Chuck Schumer, the Senate minority leader, told colleagues in the House afterwards that the day would be one of the "very short list of dates in American history that will live forever in infamy."
Giuliani, who has been at the centre of the president's efforts to overturn the results of the election, also made headlines on Thursday after mistakenly calling an unnamed senator and leaving a rambling voicemail in which he detailed his plan to "try to just slow" down the certification of Biden's election victory in Congress.
He had intended to call Sen. Tommy Tuberville, but instead called a different senator who then forwarded a recording of the call to The Dispatch, a media outlet.
Trump's Twitter and Facebook accounts were locked on Wednesday in what the social media companies said was a bid to stop the president from inciting violence and spreading misinformation. Through his social media manager Dan Scavino on Thursday, the president issued a statement pledging that there would be an "orderly transition" on Inauguration Day on January 20 but said he "totally disagreed with the outcome of the election."

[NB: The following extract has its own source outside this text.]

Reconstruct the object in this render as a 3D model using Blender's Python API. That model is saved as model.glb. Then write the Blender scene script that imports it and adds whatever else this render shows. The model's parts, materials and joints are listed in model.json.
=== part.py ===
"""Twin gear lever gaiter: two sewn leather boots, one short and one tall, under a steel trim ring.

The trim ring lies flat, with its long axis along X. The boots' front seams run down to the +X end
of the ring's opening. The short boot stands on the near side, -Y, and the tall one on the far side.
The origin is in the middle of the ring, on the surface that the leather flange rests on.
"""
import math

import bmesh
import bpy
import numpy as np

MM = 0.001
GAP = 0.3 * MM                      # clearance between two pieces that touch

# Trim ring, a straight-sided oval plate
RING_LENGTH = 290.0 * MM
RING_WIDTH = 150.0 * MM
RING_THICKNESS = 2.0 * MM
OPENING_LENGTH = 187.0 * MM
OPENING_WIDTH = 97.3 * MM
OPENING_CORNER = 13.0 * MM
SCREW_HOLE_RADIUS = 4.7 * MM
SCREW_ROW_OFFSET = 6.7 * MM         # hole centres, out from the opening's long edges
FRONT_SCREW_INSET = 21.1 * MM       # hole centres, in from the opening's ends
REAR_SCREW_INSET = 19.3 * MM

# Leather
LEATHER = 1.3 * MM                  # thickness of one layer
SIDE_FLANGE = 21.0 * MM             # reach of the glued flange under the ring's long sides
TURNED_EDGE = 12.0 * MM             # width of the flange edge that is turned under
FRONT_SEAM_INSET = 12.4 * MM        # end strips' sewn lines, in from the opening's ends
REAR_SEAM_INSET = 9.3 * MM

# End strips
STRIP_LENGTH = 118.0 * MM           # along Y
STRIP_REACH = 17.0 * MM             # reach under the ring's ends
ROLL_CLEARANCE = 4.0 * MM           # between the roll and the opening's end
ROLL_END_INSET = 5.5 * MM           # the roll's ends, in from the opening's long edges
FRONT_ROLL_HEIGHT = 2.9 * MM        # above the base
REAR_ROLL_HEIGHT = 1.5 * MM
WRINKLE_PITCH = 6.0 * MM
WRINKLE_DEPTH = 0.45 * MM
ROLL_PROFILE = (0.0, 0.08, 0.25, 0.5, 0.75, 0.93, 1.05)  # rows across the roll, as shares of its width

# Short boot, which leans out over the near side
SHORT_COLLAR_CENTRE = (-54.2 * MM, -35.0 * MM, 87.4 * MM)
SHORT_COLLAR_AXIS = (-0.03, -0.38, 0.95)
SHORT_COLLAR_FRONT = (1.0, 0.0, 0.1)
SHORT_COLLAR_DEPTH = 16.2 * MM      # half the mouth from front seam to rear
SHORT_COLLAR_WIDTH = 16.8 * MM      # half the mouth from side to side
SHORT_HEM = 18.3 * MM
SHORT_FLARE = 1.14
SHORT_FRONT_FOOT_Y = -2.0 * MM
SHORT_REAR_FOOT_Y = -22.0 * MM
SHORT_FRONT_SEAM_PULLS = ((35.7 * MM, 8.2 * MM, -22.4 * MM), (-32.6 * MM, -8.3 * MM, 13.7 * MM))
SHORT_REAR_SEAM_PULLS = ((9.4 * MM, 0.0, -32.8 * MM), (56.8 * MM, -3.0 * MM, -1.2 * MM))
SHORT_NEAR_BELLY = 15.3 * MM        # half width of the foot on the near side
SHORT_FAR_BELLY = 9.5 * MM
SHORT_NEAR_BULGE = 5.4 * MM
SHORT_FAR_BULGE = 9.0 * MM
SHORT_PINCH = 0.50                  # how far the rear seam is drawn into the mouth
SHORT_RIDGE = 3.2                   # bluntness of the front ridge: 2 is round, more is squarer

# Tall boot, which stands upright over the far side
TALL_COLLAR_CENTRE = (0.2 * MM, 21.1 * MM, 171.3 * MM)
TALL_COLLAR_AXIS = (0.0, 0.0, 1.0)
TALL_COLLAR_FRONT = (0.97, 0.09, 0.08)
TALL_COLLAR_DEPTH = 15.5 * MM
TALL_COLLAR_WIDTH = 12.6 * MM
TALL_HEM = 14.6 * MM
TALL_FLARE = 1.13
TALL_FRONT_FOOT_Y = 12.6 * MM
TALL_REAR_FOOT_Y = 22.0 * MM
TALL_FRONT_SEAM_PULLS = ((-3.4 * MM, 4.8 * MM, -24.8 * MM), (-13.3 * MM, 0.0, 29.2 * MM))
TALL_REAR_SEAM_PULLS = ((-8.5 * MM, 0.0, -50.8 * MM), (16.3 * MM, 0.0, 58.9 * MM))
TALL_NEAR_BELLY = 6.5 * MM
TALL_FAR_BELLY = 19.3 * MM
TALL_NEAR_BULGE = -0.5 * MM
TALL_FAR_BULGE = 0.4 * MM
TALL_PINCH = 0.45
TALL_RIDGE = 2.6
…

"Even though I totally disagree with the outcome of the election, and the facts bear me out, nevertheless there will be an orderly transition on January 20th," the president said in a statement issued on Twitter.
"I have always said we would continue our fight to ensure that only legal votes were counted. While this represents the end of the greatest first term in presidential history, it's only the beginning of our fight to Make America Great Again!"